— START Data rows —
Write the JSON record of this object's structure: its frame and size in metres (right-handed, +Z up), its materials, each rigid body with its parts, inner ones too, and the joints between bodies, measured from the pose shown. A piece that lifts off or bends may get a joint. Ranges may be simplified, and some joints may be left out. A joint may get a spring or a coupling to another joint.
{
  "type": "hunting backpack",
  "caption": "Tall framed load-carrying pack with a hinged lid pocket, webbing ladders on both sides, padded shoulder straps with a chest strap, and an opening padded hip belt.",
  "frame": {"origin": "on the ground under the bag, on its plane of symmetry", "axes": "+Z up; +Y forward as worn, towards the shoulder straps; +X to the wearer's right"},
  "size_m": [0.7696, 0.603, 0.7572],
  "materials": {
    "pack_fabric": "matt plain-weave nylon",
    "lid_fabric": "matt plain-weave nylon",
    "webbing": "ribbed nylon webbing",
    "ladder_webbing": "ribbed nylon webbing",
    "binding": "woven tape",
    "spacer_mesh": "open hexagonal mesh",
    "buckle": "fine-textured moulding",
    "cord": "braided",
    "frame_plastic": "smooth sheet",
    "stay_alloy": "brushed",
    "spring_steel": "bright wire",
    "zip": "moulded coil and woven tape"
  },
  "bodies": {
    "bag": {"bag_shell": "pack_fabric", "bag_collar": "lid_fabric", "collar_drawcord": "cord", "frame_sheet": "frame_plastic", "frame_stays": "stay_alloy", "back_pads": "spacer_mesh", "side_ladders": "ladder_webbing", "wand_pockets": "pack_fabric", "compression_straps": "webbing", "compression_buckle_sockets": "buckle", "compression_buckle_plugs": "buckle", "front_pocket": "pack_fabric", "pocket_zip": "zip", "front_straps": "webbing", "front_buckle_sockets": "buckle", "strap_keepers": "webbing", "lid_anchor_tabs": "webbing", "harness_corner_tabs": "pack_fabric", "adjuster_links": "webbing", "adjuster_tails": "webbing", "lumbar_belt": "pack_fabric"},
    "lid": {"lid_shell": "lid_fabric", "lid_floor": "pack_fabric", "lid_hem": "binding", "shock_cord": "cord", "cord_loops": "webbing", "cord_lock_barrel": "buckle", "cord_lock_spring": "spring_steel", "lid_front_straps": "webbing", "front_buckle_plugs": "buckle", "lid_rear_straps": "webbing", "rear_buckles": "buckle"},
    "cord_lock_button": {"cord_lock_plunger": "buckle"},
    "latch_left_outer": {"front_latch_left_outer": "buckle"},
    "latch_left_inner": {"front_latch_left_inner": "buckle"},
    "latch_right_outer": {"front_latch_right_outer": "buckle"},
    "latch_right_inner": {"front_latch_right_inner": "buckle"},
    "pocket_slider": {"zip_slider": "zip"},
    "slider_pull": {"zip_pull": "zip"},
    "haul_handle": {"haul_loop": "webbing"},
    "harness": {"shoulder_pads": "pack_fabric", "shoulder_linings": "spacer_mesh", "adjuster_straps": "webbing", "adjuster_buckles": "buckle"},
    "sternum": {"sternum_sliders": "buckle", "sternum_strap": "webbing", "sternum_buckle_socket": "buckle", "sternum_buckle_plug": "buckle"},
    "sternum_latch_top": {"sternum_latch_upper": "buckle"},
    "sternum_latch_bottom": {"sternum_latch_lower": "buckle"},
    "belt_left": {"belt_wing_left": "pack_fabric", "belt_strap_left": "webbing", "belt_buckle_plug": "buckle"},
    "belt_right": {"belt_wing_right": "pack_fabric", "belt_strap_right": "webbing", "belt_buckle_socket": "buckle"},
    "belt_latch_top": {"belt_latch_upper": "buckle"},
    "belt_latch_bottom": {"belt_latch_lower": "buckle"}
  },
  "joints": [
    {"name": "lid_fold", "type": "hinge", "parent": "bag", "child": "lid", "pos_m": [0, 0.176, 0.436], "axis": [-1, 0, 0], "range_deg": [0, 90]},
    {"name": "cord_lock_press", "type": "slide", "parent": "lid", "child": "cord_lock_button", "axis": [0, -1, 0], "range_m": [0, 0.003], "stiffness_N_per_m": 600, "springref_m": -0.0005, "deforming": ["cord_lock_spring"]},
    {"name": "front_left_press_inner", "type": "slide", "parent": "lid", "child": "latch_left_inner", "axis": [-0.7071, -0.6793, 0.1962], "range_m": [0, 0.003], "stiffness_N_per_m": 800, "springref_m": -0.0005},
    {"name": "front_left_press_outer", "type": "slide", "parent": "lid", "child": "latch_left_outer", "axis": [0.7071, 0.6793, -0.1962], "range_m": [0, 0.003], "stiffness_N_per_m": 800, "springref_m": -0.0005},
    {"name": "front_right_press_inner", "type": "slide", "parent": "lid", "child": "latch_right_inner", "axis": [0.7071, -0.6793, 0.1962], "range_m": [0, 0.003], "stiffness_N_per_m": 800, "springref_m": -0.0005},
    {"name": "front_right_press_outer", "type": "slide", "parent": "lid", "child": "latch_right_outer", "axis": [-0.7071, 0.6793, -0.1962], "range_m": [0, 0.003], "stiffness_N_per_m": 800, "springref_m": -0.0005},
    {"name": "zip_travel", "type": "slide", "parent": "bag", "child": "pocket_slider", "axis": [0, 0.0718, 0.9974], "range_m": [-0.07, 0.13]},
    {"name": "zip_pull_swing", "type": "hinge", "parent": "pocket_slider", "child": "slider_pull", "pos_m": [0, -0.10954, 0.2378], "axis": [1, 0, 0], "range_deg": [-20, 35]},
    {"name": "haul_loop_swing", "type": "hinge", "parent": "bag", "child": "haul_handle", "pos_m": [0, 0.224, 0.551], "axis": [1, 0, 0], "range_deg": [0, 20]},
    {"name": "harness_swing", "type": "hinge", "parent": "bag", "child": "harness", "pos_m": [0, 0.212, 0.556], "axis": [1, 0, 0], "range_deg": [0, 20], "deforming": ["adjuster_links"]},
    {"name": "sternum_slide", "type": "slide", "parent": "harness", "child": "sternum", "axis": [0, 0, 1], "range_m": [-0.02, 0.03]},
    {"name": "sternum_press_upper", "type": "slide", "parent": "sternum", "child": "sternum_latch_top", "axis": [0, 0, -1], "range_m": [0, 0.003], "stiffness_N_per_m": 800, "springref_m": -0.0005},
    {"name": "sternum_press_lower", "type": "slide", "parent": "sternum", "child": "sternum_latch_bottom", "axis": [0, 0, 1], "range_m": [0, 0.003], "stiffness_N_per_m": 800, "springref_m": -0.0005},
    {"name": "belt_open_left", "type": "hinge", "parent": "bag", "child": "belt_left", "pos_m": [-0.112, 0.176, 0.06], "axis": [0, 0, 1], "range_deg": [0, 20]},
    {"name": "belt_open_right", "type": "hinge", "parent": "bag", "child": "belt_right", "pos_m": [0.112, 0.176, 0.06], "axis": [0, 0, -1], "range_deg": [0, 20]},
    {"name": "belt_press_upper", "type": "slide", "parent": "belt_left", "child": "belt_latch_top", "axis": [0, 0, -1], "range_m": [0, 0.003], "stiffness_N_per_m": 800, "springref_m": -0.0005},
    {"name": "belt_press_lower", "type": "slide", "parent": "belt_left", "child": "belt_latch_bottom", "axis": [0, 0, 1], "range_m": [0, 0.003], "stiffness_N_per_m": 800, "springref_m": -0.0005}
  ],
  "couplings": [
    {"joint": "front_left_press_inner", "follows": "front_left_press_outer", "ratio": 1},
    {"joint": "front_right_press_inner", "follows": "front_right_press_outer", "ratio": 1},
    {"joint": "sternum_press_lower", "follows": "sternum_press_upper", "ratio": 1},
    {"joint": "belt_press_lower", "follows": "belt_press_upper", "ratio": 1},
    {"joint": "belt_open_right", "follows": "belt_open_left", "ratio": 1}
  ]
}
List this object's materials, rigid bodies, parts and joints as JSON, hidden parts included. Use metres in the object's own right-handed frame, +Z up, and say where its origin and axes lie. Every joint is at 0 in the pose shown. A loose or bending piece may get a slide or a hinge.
— END Data rows —
### Stated problem
Print all of the entries again, exactly as written.

### Complete response
Write the JSON record of this object's structure: its frame and size in metres (right-handed, +Z up), its materials, each rigid body with its parts, inner ones too, and the joints between bodies, measured from the pose shown. A piece that lifts off or bends may get a joint. Ranges may be simplified, and some joints may be left out. A joint may get a spring or a coupling to another joint.
{
  "type": "hunting backpack",
  "caption": "Tall framed load-carrying pack with a hinged lid pocket, webbing ladders on both sides, padded shoulder straps with a chest strap, and an opening padded hip belt.",
  "frame": {"origin": "on the ground under the bag, on its plane of symmetry", "axes": "+Z up; +Y forward as worn, towards the shoulder straps; +X to the wearer's right"},
  "size_m": [0.7696, 0.603, 0.7572],
  "materials": {
    "pack_fabric": "matt plain-weave nylon",
    "lid_fabric": "matt plain-weave nylon",
    "webbing": "ribbed nylon webbing",
    "ladder_webbing": "ribbed nylon webbing",
    "binding": "woven tape",
    "spacer_mesh": "open hexagonal mesh",
    "buckle": "fine-textured moulding",
    "cord": "braided",
    "frame_plastic": "smooth sheet",
    "stay_alloy": "brushed",
    "spring_steel": "bright wire",
    "zip": "moulded coil and woven tape"
  },
  "bodies": {
    "bag": {"bag_shell": "pack_fabric", "bag_collar": "lid_fabric", "collar_drawcord": "cord", "frame_sheet": "frame_plastic", "frame_stays": "stay_alloy", "back_pads": "spacer_mesh", "side_ladders": "ladder_webbing", "wand_pockets": "pack_fabric", "compression_straps": "webbing", "compression_buckle_sockets": "buckle", "compression_buckle_plugs": "buckle", "front_pocket": "pack_fabric", "pocket_zip": "zip", "front_straps": "webbing", "front_buckle_sockets": "buckle", "strap_keepers": "webbing", "lid_anchor_tabs": "webbing", "harness_corner_tabs": "pack_fabric", "adjuster_links": "webbing", "adjuster_tails": "webbing", "lumbar_belt": "pack_fabric"},
    "lid": {"lid_shell": "lid_fabric", "lid_floor": "pack_fabric", "lid_hem": "binding", "shock_cord": "cord", "cord_loops": "webbing", "cord_lock_barrel": "buckle", "cord_lock_spring": "spring_steel", "lid_front_straps": "webbing", "front_buckle_plugs": "buckle", "lid_rear_straps": "webbing", "rear_buckles": "buckle"},
    "cord_lock_button": {"cord_lock_plunger": "buckle"},
    "latch_left_outer": {"front_latch_left_outer": "buckle"},
    "latch_left_inner": {"front_latch_left_inner": "buckle"},
    "latch_right_outer": {"front_latch_right_outer": "buckle"},
    "latch_right_inner": {"front_latch_right_inner": "buckle"},
    "pocket_slider": {"zip_slider": "zip"},
    "slider_pull": {"zip_pull": "zip"},
    "haul_handle": {"haul_loop": "webbing"},
    "harness": {"shoulder_pads": "pack_fabric", "shoulder_linings": "spacer_mesh", "adjuster_straps": "webbing", "adjuster_buckles": "buckle"},
    "sternum": {"sternum_sliders": "buckle", "sternum_strap": "webbing", "sternum_buckle_socket": "buckle", "sternum_buckle_plug": "buckle"},
    "sternum_latch_top": {"sternum_latch_upper": "buckle"},
    "sternum_latch_bottom": {"sternum_latch_lower": "buckle"},
    "belt_left": {"belt_wing_left": "pack_fabric", "belt_strap_left": "webbing", "belt_buckle_plug": "buckle"},
    "belt_right": {"belt_wing_right": "pack_fabric", "belt_strap_right": "webbing", "belt_buckle_socket": "buckle"},
    "belt_latch_top": {"belt_latch_upper": "buckle"},
    "belt_latch_bottom": {"belt_latch_lower": "buckle"}
  },
  "joints": [
    {"name": "lid_fold", "type": "hinge", "parent": "bag", "child": "lid", "pos_m": [0, 0.176, 0.436], "axis": [-1, 0, 0], "range_deg": [0, 90]},
    {"name": "cord_lock_press", "type": "slide", "parent": "lid", "child": "cord_lock_button", "axis": [0, -1, 0], "range_m": [0, 0.003], "stiffness_N_per_m": 600, "springref_m": -0.0005, "deforming": ["cord_lock_spring"]},
    {"name": "front_left_press_inner", "type": "slide", "parent": "lid", "child": "latch_left_inner", "axis": [-0.7071, -0.6793, 0.1962], "range_m": [0, 0.003], "stiffness_N_per_m": 800, "springref_m": -0.0005},
    {"name": "front_left_press_outer", "type": "slide", "parent": "lid", "child": "latch_left_outer", "axis": [0.7071, 0.6793, -0.1962], "range_m": [0, 0.003], "stiffness_N_per_m": 800, "springref_m": -0.0005},
    {"name": "front_right_press_inner", "type": "slide", "parent": "lid", "child": "latch_right_inner", "axis": [0.7071, -0.6793, 0.1962], "range_m": [0, 0.003], "stiffness_N_per_m": 800, "springref_m": -0.0005},
    {"name": "front_right_press_outer", "type": "slide", "parent": "lid", "child": "latch_right_outer", "axis": [-0.7071, 0.6793, -0.1962], "range_m": [0, 0.003], "stiffness_N_per_m": 800, "springref_m": -0.0005},
    {"name": "zip_travel", "type": "slide", "parent": "bag", "child": "pocket_slider", "axis": [0, 0.0718, 0.9974], "range_m": [-0.07, 0.13]},
    {"name": "zip_pull_swing", "type": "hinge", "parent": "pocket_slider", "child": "slider_pull", "pos_m": [0, -0.10954, 0.2378], "axis": [1, 0, 0], "range_deg": [-20, 35]},
    {"name": "haul_loop_swing", "type": "hinge", "parent": "bag", "child": "haul_handle", "pos_m": [0, 0.224, 0.551], "axis": [1, 0, 0], "range_deg": [0, 20]},
    {"name": "harness_swing", "type": "hinge", "parent": "bag", "child": "harness", "pos_m": [0, 0.212, 0.556], "axis": [1, 0, 0], "range_deg": [0, 20], "deforming": ["adjuster_links"]},
    {"name": "sternum_slide", "type": "slide", "parent": "harness", "child": "sternum", "axis": [0, 0, 1], "range_m": [-0.02, 0.03]},
    {"name": "sternum_press_upper", "type": "slide", "parent": "sternum", "child": "sternum_latch_top", "axis": [0, 0, -1], "range_m": [0, 0.003], "stiffness_N_per_m": 800, "springref_m": -0.0005},
    {"name": "sternum_press_lower", "type": "slide", "parent": "sternum", "child": "sternum_latch_bottom", "axis": [0, 0, 1], "range_m": [0, 0.003], "stiffness_N_per_m": 800, "springref_m": -0.0005},
    {"name": "belt_open_left", "type": "hinge", "parent": "bag", "child": "belt_left", "pos_m": [-0.112, 0.176, 0.06], "axis": [0, 0, 1], "range_deg": [0, 20]},
    {"name": "belt_open_right", "type": "hinge", "parent": "bag", "child": "belt_right", "pos_m": [0.112, 0.176, 0.06], "axis": [0, 0, -1], "range_deg": [0, 20]},
    {"name": "belt_press_upper", "type": "slide", "parent": "belt_left", "child": "belt_latch_top", "axis": [0, 0, -1], "range_m": [0, 0.003], "stiffness_N_per_m": 800, "springref_m": -0.0005},
    {"name": "belt_press_lower", "type": "slide", "parent": "belt_left", "child": "belt_latch_bottom", "axis": [0, 0, 1], "range_m": [0, 0.003], "stiffness_N_per_m": 800, "springref_m": -0.0005}
  ],
  "couplings": [
    {"joint": "front_left_press_inner", "follows": "front_left_press_outer", "ratio": 1},
    {"joint": "front_right_press_inner", "follows": "front_right_press_outer", "ratio": 1},
    {"joint": "sternum_press_lower", "follows": "sternum_press_upper", "ratio": 1},
    {"joint": "belt_press_lower", "follows": "belt_press_upper", "ratio": 1},
    {"joint": "belt_open_right", "follows": "belt_open_left", "ratio": 1}
  ]
}
List this object's materials, rigid bodies, parts and joints as JSON, hidden parts included. Use metres in the object's own right-handed frame, +Z up, and say where its origin and axes lie. Every joint is at 0 in the pose shown. A loose or bending piece may get a slide or a hinge.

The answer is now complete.